====== Source records

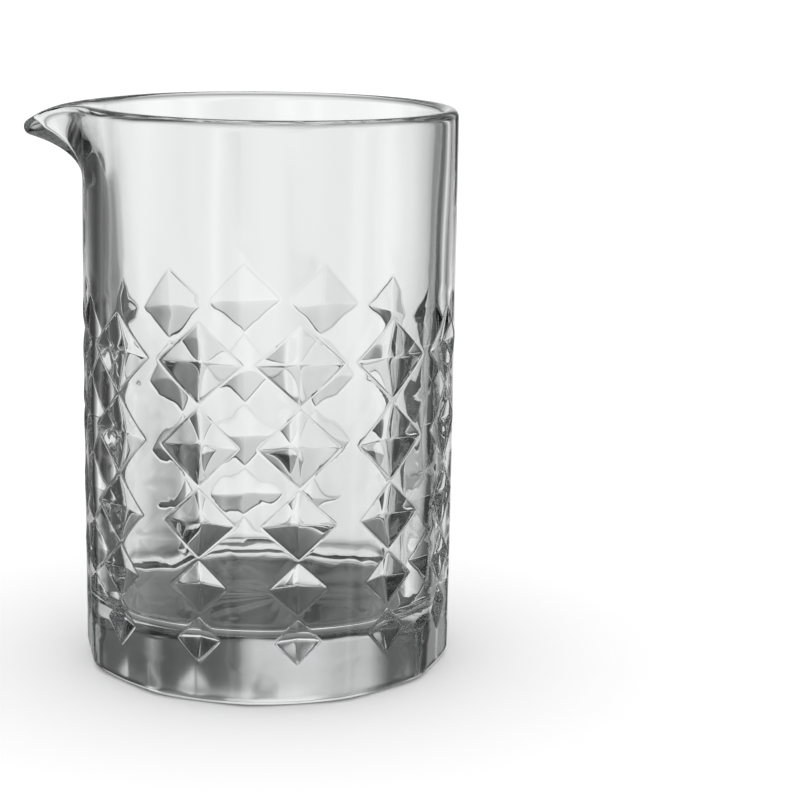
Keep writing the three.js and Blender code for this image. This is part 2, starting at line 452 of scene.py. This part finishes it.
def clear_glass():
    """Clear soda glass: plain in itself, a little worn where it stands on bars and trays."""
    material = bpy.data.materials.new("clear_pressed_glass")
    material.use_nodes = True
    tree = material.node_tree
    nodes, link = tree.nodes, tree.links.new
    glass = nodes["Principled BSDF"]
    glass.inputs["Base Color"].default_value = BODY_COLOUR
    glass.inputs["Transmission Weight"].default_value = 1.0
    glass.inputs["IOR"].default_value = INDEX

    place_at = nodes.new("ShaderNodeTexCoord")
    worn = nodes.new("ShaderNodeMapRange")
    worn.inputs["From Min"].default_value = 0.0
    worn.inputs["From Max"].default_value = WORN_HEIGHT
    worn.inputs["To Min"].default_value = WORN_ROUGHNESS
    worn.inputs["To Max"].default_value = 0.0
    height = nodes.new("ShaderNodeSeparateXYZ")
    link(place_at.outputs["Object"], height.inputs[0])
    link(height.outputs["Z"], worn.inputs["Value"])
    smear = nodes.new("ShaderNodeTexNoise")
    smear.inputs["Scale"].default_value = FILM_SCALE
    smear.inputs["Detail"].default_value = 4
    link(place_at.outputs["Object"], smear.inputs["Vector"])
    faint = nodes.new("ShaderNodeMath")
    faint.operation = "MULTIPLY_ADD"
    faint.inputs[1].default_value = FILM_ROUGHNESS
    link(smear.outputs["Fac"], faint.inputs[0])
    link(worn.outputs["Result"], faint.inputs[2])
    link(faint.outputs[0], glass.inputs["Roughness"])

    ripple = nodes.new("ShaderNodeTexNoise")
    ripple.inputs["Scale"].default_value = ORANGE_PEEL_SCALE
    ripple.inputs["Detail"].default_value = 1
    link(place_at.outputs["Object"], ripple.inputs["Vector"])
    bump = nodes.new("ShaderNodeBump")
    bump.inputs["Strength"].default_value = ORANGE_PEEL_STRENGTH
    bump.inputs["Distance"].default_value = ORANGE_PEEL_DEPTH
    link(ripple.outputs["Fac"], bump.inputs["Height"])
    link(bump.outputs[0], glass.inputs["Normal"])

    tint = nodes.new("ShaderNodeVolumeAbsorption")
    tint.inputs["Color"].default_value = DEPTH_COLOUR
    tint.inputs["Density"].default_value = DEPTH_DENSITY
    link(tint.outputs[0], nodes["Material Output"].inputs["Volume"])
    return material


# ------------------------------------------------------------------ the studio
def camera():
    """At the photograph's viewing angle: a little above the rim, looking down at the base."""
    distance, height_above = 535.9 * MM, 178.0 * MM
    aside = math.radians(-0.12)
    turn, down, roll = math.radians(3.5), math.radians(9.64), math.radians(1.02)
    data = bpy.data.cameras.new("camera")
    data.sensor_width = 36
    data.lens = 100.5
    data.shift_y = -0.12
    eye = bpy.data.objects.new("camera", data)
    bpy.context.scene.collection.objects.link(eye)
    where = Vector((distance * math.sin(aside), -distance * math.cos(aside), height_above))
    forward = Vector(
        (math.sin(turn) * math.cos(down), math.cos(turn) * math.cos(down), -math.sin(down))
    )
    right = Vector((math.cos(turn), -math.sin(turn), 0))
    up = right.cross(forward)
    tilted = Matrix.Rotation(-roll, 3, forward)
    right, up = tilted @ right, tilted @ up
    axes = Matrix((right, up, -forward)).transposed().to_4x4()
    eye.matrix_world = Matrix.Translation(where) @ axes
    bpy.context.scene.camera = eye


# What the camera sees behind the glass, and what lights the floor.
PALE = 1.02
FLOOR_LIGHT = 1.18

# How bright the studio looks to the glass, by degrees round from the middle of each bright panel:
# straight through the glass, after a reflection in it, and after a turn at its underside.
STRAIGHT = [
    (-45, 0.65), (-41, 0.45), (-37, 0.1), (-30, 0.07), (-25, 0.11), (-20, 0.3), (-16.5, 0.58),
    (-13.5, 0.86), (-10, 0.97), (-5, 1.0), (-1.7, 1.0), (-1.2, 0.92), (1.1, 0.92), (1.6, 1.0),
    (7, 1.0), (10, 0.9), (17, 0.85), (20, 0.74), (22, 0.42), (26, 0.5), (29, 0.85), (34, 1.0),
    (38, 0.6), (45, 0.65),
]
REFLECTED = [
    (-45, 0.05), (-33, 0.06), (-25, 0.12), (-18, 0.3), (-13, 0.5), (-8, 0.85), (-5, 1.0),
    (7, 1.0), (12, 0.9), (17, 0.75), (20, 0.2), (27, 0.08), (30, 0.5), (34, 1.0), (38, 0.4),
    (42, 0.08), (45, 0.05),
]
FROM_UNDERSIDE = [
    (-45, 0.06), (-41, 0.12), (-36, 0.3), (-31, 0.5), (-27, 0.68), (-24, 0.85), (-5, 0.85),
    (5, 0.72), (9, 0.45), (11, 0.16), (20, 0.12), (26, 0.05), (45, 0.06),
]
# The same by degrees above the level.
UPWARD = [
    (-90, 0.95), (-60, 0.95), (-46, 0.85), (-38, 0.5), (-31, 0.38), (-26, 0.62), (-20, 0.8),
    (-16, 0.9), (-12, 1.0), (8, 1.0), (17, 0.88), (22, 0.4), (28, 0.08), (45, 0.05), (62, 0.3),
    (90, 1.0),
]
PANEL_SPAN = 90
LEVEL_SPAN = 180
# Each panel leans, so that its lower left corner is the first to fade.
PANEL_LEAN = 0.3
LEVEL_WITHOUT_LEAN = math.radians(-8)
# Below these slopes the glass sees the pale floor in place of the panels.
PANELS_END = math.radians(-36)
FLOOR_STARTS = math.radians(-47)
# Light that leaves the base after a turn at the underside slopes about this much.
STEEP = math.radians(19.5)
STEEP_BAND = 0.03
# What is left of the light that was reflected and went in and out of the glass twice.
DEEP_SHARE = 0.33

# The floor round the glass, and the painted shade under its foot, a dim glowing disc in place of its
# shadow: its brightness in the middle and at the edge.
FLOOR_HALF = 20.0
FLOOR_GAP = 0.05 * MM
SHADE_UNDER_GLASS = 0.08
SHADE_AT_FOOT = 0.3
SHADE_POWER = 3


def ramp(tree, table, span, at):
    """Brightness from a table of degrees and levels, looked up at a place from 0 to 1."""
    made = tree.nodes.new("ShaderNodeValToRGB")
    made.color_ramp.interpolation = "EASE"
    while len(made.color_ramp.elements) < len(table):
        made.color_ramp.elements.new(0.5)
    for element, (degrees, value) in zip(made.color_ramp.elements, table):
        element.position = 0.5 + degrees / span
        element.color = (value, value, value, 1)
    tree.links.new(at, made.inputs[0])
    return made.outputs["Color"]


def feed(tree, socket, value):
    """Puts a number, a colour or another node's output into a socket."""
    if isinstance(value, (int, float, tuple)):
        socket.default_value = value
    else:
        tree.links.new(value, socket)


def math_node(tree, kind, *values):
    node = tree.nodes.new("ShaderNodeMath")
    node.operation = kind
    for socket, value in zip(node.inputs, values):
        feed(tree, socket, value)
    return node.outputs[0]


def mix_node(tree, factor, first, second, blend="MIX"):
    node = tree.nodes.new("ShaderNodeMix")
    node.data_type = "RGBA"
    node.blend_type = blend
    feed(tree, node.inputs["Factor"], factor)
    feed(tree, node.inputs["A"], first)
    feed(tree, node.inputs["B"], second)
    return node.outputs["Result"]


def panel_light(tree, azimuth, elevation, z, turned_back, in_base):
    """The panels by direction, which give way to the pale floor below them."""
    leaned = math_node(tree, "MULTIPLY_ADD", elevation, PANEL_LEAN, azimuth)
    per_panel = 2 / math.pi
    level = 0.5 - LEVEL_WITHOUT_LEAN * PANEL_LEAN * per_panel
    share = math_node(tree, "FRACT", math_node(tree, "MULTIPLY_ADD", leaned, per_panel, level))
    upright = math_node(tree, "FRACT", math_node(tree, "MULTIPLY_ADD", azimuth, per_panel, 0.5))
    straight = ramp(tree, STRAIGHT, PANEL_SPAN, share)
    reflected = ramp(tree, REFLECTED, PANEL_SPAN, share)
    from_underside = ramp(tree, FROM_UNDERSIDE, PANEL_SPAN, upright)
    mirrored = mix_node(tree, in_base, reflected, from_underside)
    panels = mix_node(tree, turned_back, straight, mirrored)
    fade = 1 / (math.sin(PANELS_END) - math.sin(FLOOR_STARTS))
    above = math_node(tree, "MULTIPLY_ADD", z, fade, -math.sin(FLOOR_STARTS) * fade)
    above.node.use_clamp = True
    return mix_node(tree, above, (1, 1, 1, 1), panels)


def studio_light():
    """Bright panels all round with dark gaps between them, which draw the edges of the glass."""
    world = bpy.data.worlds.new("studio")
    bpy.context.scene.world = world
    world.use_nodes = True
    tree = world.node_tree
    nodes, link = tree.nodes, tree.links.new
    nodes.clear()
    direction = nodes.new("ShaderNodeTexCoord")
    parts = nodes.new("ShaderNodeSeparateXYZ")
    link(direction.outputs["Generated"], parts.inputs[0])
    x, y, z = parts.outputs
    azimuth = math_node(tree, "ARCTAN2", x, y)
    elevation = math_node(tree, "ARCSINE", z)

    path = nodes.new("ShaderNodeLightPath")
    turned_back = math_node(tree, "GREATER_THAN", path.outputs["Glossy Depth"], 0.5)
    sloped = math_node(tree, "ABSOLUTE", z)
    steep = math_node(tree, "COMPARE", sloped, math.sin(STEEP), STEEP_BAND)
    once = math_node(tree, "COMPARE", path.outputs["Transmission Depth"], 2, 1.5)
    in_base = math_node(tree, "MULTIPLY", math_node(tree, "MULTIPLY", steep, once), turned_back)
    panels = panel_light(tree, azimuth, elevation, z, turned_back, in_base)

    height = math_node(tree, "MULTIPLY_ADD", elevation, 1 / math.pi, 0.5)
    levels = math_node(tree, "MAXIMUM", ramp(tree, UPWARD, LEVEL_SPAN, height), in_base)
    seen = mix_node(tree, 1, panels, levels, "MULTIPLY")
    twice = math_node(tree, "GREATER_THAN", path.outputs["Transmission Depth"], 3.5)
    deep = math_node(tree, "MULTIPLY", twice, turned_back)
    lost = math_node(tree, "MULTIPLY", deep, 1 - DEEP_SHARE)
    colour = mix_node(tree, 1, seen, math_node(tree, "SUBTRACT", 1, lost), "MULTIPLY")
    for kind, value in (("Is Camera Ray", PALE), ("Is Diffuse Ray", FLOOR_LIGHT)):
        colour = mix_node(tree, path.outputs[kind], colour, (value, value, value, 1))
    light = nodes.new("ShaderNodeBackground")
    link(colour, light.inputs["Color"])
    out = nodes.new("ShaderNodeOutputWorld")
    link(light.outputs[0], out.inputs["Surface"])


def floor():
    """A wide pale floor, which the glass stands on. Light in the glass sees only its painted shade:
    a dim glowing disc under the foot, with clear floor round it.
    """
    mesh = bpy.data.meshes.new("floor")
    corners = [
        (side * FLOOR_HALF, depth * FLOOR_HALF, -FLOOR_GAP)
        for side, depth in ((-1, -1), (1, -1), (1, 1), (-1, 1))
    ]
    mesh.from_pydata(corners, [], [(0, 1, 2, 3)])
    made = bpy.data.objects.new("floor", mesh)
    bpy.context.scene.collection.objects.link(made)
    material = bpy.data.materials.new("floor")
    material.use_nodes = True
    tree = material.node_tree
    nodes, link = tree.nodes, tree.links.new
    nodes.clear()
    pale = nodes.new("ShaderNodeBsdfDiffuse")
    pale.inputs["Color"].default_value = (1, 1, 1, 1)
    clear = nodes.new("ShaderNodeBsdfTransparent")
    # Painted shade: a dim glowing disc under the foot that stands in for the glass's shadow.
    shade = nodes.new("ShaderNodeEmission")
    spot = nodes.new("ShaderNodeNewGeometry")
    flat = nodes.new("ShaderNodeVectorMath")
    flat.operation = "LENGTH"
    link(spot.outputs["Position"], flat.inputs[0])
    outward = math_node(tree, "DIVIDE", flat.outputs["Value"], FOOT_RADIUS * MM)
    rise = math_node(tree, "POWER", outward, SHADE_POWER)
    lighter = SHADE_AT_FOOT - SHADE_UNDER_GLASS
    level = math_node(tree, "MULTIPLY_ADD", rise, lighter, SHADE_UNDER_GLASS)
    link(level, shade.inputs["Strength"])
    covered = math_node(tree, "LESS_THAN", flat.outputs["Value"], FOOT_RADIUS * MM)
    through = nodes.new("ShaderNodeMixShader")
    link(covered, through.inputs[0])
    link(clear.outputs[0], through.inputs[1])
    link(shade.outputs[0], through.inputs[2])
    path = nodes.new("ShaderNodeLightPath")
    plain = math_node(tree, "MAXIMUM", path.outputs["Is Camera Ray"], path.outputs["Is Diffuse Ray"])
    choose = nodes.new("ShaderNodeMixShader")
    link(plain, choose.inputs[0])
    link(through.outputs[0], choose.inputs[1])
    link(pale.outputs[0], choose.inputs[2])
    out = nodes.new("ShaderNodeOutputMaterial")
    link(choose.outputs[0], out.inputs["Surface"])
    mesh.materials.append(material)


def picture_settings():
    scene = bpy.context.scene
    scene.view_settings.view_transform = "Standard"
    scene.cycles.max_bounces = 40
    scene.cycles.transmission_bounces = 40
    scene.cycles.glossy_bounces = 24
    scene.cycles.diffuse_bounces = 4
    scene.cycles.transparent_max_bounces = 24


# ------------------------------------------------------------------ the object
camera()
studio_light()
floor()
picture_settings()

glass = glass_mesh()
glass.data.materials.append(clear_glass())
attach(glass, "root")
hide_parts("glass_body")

============
====== Source records

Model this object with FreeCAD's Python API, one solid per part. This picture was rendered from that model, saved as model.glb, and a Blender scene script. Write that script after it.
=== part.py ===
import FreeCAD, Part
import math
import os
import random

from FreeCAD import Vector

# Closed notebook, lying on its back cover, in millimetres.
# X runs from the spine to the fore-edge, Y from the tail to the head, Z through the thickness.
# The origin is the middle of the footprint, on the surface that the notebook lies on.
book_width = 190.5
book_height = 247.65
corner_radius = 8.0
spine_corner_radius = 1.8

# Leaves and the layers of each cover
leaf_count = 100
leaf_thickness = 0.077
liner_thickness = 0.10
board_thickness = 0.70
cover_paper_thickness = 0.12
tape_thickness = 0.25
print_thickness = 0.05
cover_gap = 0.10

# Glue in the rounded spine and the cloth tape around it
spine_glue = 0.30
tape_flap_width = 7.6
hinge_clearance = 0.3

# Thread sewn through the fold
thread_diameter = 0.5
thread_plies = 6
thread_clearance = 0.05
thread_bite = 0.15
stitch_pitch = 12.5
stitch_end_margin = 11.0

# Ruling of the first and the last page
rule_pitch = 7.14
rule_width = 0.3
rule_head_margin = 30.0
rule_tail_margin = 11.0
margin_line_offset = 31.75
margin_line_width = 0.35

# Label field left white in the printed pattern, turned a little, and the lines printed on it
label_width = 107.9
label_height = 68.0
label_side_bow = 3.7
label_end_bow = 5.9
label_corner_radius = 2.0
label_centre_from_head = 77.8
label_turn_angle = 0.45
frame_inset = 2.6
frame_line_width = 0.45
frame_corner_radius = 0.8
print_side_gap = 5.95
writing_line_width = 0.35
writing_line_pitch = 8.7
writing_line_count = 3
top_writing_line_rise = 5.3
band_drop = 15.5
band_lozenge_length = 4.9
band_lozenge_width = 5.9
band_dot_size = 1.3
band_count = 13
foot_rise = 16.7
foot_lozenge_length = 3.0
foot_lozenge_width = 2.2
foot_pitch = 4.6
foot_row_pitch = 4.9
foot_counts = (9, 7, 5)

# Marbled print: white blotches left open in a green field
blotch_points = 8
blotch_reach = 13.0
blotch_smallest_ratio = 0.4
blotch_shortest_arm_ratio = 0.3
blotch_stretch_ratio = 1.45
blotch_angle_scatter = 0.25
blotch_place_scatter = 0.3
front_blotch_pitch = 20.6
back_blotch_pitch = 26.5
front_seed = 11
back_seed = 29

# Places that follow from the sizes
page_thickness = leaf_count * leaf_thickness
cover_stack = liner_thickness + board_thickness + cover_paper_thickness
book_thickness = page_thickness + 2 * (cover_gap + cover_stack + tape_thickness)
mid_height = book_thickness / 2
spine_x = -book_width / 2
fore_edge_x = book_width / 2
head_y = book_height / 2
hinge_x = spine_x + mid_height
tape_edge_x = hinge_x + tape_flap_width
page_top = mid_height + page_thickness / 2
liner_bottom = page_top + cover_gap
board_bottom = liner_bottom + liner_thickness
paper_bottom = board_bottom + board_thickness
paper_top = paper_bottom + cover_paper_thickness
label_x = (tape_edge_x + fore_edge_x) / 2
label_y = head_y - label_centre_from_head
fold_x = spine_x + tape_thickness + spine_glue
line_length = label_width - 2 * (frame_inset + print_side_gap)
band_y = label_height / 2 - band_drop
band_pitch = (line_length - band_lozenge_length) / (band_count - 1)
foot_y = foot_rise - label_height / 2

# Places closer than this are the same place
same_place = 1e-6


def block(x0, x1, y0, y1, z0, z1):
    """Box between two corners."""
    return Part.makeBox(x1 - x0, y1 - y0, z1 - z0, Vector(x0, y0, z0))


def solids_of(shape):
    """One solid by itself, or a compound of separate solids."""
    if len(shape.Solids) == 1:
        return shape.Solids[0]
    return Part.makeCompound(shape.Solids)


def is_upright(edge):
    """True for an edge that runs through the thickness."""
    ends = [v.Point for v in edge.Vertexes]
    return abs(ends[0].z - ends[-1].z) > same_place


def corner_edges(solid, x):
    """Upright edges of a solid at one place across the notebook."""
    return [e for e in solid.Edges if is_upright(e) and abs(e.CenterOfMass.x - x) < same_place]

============
====== Source records

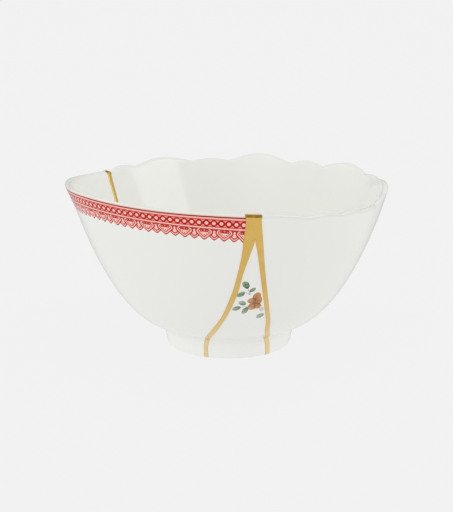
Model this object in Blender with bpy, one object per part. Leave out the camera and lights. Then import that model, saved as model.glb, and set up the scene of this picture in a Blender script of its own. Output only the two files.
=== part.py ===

============

**Task to complete**
All lines above with "FreeCAD" in them should be returned.

**Response to the task**
Model this object with FreeCAD's Python API, one solid per part. This picture was rendered from that model, saved as model.glb, and a Blender scene script. Write that script after it.
import FreeCAD, Part
from FreeCAD import Vector